Alors que la barre des 21 000 décès et des 165 000 contaminations détectées a été franchie, l’Italie est prête à explorer toutes les pistes et à entendre tous les avis pour combattre l’épidémie de SARS-CoV-2.
Après avoir déjà autorisé quatre catégories d’essais cliniques - favipiravir (Avigan), tocilizumab, remdesivir et l’association lopinavir-ritonavir – l’Agence italienne du médicament (AIFA) a inséré un nouveau médicament dans sa liste officielle : l’héparine de bas poids moléculaire.
Les essais cliniques commenceront dans les prochains jours sur 300 patients hospitalisés dans quatorze centres hospitaliers italiens disséminés sur tout le territoire. Une dose journalière intermédiaire d’énoxaparine sodium biosimilaire (6000, 8 000 ou 10 000 UI selon le poids du patient) sera administrée par voie sous-cutanée à un groupe de cent patients. En revanche, le deuxième groupe sera soigné avec un dosage plus faible, l’équivalent de 4 000 UI habituellement utilisé en prévention des événements thromboemboliques.
Des éléments à l'anapath
Selon des anatomopathologistes italiens qui ont réalisé des prélèvements sur des patients décédés : « Le problème principal n’est pas le virus mais la tempête immunitaire qui détruit les cellules attaquées par le virus. Le problème est cardiovasculaire et non pas respiratoire. Les patients sont placés en soins intensifs pour des complications thromboemboliques, notamment (mais pas seulement) d’origine pulmonaire. Plusieurs patients décédés dont des quadragénaires, ont eu des poussées de fièvre importantes qui ont été mal soignées pendant 10 à 15 jours : l'inflammation a tout détruit et préparé le terrain pour la formation de thrombus », affirme l’équipe qui veut maintenant enquêter sur les décès de patients relativement jeunes et sains pour rédiger une carte d’identité de la maladie. L’idée est de réaliser un tableau pour chaque patient, des symptômes, des traitements administrés et éventuellement, des maladies ou complications pathologiques avant le décès pour dresser un historique de la maladie et comprendre les implications et complications du Covid-19.

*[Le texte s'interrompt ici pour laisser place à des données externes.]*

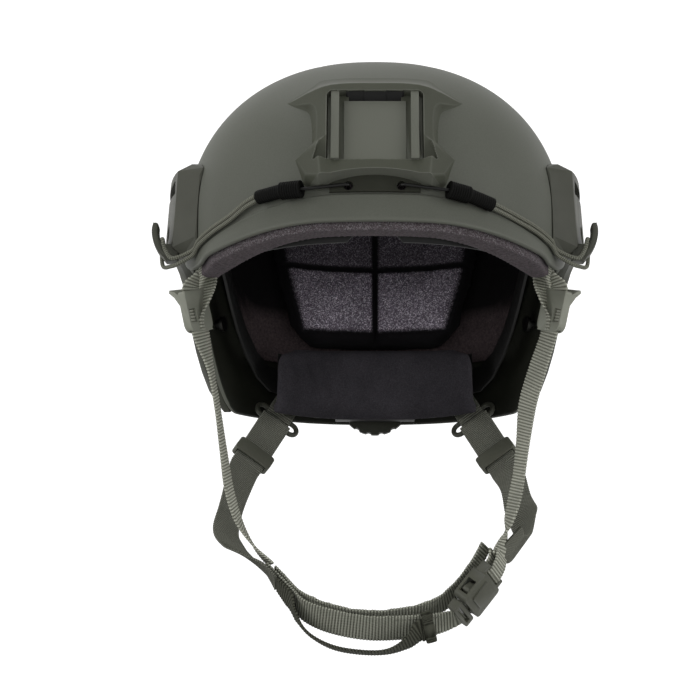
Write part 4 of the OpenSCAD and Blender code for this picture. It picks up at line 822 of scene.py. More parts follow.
def lining_surface():
    """Outer face down to the cut edge, round it, and back up the inner face. The edge's height is 24 mm over the brow,
    10 mm lower at the temples and 64 mm lower again behind."""
    turn = np.arange(0, 360, 2.5)[None]
    j = np.linspace(0.3, 11, 34)[:, None]
    low = 24 - 10 * ease((fold(turn) - 30) / 20) - 64 * ease((fold(turn) - 118) / 26)

    def rows(off, shrink):
        z = (CROWN + LINING_OFF) * np.sin(np.radians(90 * (1 - np.minimum(j, 8) / 9.6))) ** (2 / HEIGHT_POWER)
        z = z * (1 - shrink * (1 - ease((j - 7) / 1.5)))
        z = z + (low - z) * np.maximum(0, j - 8) / 3
        return dome(np.broadcast_to(turn, z.shape), z, off)

    outer, inner = rows(LINING_OFF, 0.0), rows(LINING_OFF - LINING, 0.028)[::-1]
    bead = (outer[-1] + inner[0]) / 2 + np.array([0, 0, -0.9])
    return surface("lining_surface", np.concatenate([outer, bead[None], inner]), around=True, caps=True)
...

Une réponse immunitaire qui stimule la coagulation
« L’altération de la coagulation et les complications thrombotiques jouent un rôle important, probablement essentiel, explique pour sa part le Pr Francesco Marongiu directeur de l’école de spécialisation en médecine interne de l’université de Cagaliari, impliqué dans les travaux sur l’héparine et le Covid-19. Nous pensons que les patients atteints de Covid-19 font une embolie pulmonaire, il se peut donc que la présence du virus déclenche une réponse immunitaire importante qui provoque la coagulation, notre objectif est de casser le cercle vicieux " réponse immunitaire-coagulation " avec un anticoagulant ».
Pour développer sa théorie, le Pr Marongiu s’est appuyé sur une étude publiée par des spécialistes chinois en février dernier dans la revue scientifique « Journal of thrombosis and haemostasis ».« L’étude chinoise décrit l’altération de la coagulation d’un groupe de 138 patients atteints de pneumonie déclenchée par le Covid-19, rapporte-t-il. Nous interprétons les résultats différemment. La présence du virus a pu déclencher une réponse immunitaire au niveau des cellules, je pense aux lymphocytes et aux monocytes qui libèrent lorsqu’ils sont stimulés localement, de grandes quantités de médiateurs de l’inflammation qui peuvent activer les processus de coagulation du sang ».
Des protocoles en Italie à base d'héparine
Sans attendre le feu vert de l’AIFA, plusieurs centres hospitaliers italiens ont déjà commencé à traiter quelques patients par héparine, comme l’hôpital de Pérouse en Ombrie qui a mis en place un protocole destiné aux malades à domicile placés en quarantaine. « Nous leur administrons une dose d’héparine en association avec l’hydroxychloroquine », explique le Pr Cecilia Becattini, médecin interniste et membre du comité scientifique de la Région de la Ombrie. À Milan, l’hôpital Niguarda a également lancé son propre protocole à base d’héparine depuis quelques semaines. « Cet anticoagulant peut effectivement empêcher le virus d’arriver aux cellules mais attention car ce médicament peut également avoir des effets secondaires importants », avertit le Pr Carlo Perno, virologue et directeur du laboratoire d’analyses de l’hôpital Niguarda.